GIVEN TASK »
Copy every line that mentions the word "JSON".

Extracted records
______

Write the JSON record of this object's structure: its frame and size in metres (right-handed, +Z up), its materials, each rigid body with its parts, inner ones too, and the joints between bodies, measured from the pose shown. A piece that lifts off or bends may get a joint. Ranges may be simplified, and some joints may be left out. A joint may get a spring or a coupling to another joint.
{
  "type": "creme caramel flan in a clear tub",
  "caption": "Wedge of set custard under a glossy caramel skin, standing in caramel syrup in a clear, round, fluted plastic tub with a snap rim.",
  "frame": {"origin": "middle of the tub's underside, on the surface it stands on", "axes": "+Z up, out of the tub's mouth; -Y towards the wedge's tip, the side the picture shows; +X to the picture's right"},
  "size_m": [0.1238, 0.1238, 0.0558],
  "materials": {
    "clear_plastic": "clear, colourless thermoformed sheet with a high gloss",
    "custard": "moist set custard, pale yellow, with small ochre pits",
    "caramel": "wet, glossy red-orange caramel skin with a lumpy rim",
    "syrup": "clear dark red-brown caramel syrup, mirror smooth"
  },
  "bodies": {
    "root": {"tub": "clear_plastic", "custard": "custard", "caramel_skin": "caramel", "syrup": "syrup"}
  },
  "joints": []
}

______

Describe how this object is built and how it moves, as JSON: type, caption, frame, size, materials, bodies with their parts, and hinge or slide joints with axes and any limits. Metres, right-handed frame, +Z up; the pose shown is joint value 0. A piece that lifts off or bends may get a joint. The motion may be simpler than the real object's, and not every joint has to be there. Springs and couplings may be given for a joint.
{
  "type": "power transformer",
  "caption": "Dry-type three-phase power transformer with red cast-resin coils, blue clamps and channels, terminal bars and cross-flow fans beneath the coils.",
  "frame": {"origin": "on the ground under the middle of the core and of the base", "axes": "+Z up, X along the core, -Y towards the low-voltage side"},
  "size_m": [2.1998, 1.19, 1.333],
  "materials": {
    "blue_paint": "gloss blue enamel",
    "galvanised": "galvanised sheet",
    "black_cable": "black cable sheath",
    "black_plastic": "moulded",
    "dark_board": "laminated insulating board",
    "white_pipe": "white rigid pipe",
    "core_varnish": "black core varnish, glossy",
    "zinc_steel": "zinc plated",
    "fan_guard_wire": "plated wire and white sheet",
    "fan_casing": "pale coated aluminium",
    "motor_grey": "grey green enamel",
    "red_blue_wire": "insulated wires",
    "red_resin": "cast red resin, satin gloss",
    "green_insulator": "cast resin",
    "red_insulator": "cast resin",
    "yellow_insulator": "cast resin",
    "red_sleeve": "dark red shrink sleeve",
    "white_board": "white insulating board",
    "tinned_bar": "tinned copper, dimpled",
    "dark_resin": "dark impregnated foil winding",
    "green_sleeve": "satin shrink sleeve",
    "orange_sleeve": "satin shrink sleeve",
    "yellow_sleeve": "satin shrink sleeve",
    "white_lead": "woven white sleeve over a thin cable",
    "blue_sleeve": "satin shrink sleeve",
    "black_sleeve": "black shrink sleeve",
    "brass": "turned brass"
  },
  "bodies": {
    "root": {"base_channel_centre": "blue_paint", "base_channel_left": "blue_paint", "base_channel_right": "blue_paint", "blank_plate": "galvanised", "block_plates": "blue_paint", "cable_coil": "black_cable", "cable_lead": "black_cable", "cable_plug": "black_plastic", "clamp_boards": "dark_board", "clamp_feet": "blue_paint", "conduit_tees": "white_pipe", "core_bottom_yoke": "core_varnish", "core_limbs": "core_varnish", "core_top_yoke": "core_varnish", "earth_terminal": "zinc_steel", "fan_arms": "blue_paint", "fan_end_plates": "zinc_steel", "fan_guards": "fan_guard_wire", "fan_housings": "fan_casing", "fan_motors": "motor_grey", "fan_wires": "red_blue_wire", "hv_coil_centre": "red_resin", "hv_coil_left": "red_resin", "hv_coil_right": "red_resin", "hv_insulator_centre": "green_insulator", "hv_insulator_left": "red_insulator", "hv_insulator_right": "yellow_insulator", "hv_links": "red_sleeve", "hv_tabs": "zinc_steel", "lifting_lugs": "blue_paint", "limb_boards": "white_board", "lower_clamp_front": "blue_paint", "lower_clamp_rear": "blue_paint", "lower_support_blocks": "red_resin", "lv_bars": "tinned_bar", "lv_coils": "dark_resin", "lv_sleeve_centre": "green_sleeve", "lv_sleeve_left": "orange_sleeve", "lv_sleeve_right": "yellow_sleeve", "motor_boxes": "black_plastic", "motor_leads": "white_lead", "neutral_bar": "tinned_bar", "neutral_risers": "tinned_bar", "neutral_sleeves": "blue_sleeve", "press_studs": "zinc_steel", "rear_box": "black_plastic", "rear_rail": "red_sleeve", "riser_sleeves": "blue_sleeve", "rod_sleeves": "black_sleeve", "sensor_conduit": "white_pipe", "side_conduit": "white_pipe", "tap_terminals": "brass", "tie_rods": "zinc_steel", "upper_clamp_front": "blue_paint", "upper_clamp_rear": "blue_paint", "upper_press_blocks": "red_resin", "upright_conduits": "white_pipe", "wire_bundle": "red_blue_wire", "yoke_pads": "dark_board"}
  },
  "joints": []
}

______

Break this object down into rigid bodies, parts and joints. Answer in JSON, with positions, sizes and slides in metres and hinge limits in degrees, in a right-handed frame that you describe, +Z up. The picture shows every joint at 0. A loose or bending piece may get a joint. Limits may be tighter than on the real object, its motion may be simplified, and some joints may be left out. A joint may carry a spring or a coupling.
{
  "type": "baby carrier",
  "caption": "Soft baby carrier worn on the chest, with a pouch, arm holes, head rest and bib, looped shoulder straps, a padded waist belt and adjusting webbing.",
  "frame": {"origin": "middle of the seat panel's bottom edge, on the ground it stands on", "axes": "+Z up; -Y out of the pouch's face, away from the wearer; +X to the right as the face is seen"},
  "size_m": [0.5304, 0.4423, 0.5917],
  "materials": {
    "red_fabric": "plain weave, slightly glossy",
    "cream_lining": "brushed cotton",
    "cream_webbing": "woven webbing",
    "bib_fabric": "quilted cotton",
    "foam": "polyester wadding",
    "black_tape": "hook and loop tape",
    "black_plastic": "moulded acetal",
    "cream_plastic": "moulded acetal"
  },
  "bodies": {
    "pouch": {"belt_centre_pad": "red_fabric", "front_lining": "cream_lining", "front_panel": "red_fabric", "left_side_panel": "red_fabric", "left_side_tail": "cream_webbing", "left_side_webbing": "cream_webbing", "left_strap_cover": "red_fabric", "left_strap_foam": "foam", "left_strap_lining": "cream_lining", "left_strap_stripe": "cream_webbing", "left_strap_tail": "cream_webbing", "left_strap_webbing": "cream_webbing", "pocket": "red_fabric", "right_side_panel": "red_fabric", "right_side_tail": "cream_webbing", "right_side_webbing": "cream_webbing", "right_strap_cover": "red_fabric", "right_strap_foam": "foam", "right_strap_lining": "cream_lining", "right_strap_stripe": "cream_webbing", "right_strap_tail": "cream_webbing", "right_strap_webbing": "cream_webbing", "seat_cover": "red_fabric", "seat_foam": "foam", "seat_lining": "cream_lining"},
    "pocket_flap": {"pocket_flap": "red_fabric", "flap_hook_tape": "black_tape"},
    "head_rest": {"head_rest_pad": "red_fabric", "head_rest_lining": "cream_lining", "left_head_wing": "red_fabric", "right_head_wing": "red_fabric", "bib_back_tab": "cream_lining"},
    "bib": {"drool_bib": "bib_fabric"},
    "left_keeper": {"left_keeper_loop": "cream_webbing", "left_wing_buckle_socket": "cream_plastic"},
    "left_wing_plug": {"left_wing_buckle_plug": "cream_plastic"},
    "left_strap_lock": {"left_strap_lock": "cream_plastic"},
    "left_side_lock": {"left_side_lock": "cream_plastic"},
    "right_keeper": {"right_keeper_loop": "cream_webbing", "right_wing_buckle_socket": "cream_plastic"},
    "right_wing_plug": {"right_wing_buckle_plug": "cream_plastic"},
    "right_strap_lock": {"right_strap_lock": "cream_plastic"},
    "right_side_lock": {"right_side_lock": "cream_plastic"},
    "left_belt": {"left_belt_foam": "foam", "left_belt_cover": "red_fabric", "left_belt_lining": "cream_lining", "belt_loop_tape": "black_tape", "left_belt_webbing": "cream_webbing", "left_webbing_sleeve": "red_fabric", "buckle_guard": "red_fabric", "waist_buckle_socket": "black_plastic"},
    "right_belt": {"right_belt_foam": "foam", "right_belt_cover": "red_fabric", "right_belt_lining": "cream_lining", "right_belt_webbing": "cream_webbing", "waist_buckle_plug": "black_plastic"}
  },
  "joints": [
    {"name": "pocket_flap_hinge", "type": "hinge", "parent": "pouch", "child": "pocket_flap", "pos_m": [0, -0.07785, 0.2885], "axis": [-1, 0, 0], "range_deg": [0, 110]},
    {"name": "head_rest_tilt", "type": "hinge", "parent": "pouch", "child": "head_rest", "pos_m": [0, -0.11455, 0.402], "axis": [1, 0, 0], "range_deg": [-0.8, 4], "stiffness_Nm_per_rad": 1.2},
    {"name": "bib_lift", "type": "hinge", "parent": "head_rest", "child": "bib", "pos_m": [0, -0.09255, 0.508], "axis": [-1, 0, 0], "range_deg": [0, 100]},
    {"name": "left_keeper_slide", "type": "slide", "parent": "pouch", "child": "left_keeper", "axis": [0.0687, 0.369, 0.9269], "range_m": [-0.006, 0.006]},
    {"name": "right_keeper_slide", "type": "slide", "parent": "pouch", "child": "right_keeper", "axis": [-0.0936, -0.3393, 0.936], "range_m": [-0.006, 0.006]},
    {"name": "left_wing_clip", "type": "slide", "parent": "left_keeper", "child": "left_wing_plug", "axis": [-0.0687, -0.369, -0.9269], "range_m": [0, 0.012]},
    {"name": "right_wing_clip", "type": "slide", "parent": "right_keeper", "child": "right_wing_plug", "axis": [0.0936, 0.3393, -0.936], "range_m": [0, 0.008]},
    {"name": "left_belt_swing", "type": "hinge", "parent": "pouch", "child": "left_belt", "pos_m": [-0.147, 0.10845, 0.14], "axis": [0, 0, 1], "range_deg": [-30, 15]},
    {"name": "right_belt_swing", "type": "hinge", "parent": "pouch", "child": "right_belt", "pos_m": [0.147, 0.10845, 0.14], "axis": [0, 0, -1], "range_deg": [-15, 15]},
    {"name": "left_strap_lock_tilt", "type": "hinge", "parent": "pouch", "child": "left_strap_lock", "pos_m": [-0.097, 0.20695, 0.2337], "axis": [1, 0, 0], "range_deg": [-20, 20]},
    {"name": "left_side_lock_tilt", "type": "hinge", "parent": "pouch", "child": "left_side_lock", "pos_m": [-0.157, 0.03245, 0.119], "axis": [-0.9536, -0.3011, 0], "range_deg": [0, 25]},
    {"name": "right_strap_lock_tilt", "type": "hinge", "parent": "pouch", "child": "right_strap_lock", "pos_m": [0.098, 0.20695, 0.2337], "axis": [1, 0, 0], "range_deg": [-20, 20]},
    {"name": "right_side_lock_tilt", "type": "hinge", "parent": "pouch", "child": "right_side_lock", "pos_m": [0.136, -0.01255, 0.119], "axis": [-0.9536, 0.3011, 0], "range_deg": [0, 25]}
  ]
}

______

RESPONSE »
Write the JSON record of this object's structure: its frame and size in metres (right-handed, +Z up), its materials, each rigid body with its parts, inner ones too, and the joints between bodies, measured from the pose shown. A piece that lifts off or bends may get a joint. Ranges may be simplified, and some joints may be left out. A joint may get a spring or a coupling to another joint.
Describe how this object is built and how it moves, as JSON: type, caption, frame, size, materials, bodies with their parts, and hinge or slide joints with axes and any limits. Metres, right-handed frame, +Z up; the pose shown is joint value 0. A piece that lifts off or bends may get a joint. The motion may be simpler than the real object's, and not every joint has to be there. Springs and couplings may be given for a joint.
Break this object down into rigid bodies, parts and joints. Answer in JSON, with positions, sizes and slides in metres and hinge limits in degrees, in a right-handed frame that you describe, +Z up. The picture shows every joint at 0. A loose or bending piece may get a joint. Limits may be tighter than on the real object, its motion may be simplified, and some joints may be left out. A joint may carry a spring or a coupling.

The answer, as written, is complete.